Landsat has also tracked the deterioration of wilderness all over the globe as cities, farms, and other human spaces steamroll natural habitats. These frightening changes can be hard to grapple with, but the program’s stunning catalog of Earth imagery presents the ultimate argument for action and resolve in the face of anthropogenic pressures.  

Landsat images reveal our familiar home planet as somehow otherworldly when viewed from outer space, and they also expose its fragility—and therefore our own vulnerability—in a cosmic context. The program can make you rethink those little patches of Earth that you may know and love, a power that both Irons and Fatoyinbo reflected on as the program turns 50.

“I grew up in West Africa; I spent a lot of time there and a lot of places you just can’t get to because it’s huge, it’s far, and there might not be transport,” Fatoyinbo said. “In some areas, there might be unrest or you just can’t physically go there, especially in the type of wetlands that I work in.” 

“When I saw my first satellite image, which was actually a printout of Africa in front of my future PhD advisor’s office, I felt like my head was about to explode,” she continued. “I hadn’t even thought about the idea that there would be multiple images, and that you could look through time. I hadn’t even digested that yet. But when I ended up doing my PhD, I started working on mapping and working with Landsat data then. I’m still working with it and it keeps getting better.”

Irons also remarked on the interesting experience of beholding familiar stomping grounds from space. When I asked him if he had a favorite Landsat image, he cited an early picture from the program of the Appalachian Mountains around Harrisburg, Pennsylvania. Through Landsat’s perspective, he recognized places he had hiked and identified geological features he had learned about in courses at Penn State.

“To have it presented as an image taken from space, where the textbook discussion of what the Ridge-and-Valley looked like was right there, in a plain image that you could look at, explore, and say ‘oh, I hiked here’— that always struck me,” he said. 

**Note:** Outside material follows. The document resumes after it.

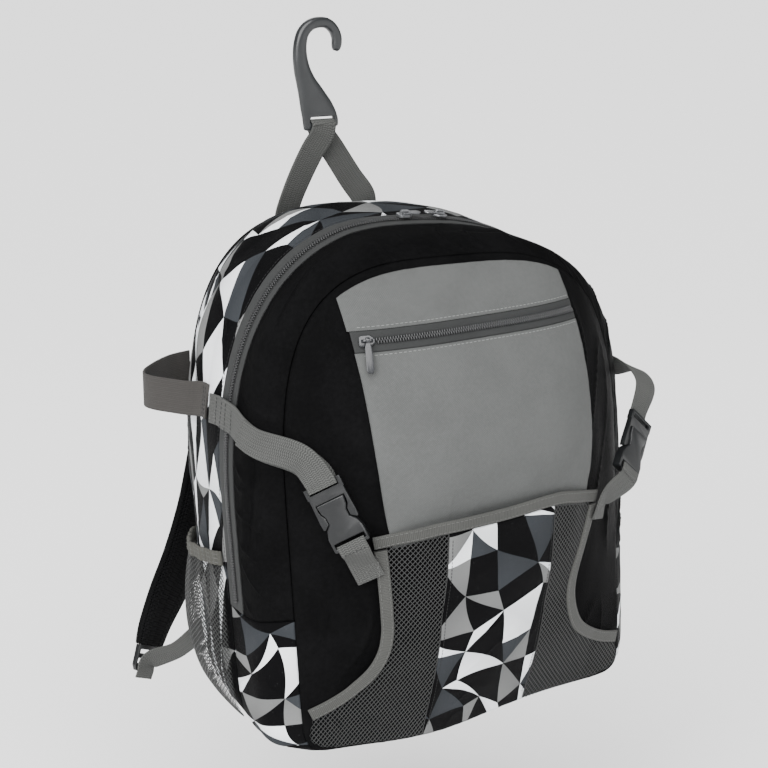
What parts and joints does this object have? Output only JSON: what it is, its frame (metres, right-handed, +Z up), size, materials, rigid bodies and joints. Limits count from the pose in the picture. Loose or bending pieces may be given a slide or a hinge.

“Our focus, appropriately now, is on anthropogenic effects on the land and on the world, and we spend a lot of time looking at the aftermath of disasters, wildfires, and urban growth, but sometimes it’s good just to go back to those ‘Earth as Art’ images and realize the stark beauty of observing the Earth from the high vantage-point of space,” Irons concluded. “We can’t all be astronauts and have that view, but we can all look at Landsat data and imagine what it would look like if we were up in space.”